Dificuldade de comercializar
Guilherme Miranda, engenheiro agrônomo e pesquisador de hidrologia na Empresa de Pesquisa Agropecuária e Extensão Rural de Santa Catarina (Epagri), avalia que o problema com a chuva preta é muito mais visual do que de riscos ao desenvolvimento das lavouras.
Em hortaliças, por exemplo, diz o pesquisador, a chuva em uma coloração incomum pode comprometer a comercialização por causa da aparência. Miranda pontua que há contaminantes mais prejudiciais e preocupantes para agropecuária do que a chuva preta.
“Eu não sei qual a composição dessa água suja. Isso faz com que o solo absorva e isso vai decompondo no próprio solo. Seria diferente se fosse uma nuvem radioativa. A situação da chuva preta na agricultura não é uma situação tão relevante. A planta é seletiva e só absorve o que é bom para ela”.

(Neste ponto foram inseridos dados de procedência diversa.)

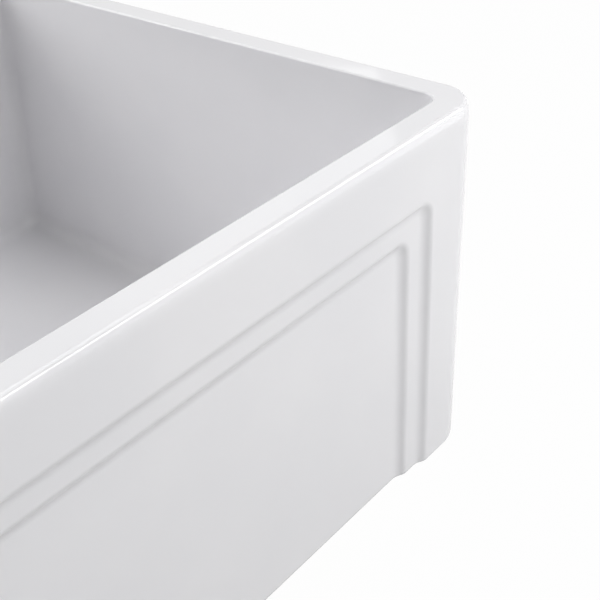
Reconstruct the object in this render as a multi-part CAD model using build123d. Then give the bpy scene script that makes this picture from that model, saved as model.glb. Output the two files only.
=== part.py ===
from build123d import *

import os
from math import cos, pi, radians, sqrt, tan

# Apron-front kitchen sink: a one-piece fireclay basin with a basket strainer and tailpiece.
# Millimetres. +Z is up, +X is to the right of someone standing at the sink, the apron faces -Y.
# The origin is the centre of the flat underside, on the axis of the drain.

# Basin
basin_width = 762.0
basin_depth = 483.0
basin_height = 254.0
rim_width = 20.0
floor_thickness = 23.0
side_draft = 6.0  # each end wall leans in by this much from the rim to the underside
bowl_draft = 7.0  # each wall of the bowl leans in by this much from the rim to the floor
outer_corner_radius = 27.5
bowl_corner_radius = 14.0
bowl_floor_radius = 13.0
rim_outer_radius = 4.5
rim_inner_radius = 2.5
underside_radius = 4.0

# Recessed apron panel, two soft steps deep, open at the bottom
panel_top_inset = 51.1  # middle of the outer step, down from the rim
panel_side_inset = 59.1  # middle of the outer step, in from the end of the basin
panel_band_width = 20.2  # middle of the outer step to middle of the inner step
panel_step_depth = 3.4
panel_step_slope = 36.0  # degrees between the step's face and the apron's face
panel_corner_radius = 11.5
step_lip_radius = 6.0
step_root_radius = 9.0

# Drain opening in the basin
drain_hole_radius = 45.0
drain_edge_radius = 1.5
seat_edge_radius = 1.0
washer_recess_depth = 2.0  # of the flat recess in the underside that takes the washers
washer_recess_gap = 2.0  # between the washers and the edge of that recess
dish_width = 137.0  # from the edge of the flange's seat to the outside of the dished floor
dish_drop = 3.0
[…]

Na opinião do engenheiro agrônomo da Epagri, a nebulosidade e causada pelas queimadas no Brasil pode prejudicar mais a agricultura. “Essa condição na atmosfera não deixa a radiação ser direta nas lavouras, é uma radiação indireta, e as plantas não conseguem transpirar. Os raios de sol são bloqueados, impactam e causam a radiação difusa. Eles batem naquele bloqueio de partículas em suspensão e se dispersam no ambiente”, diz.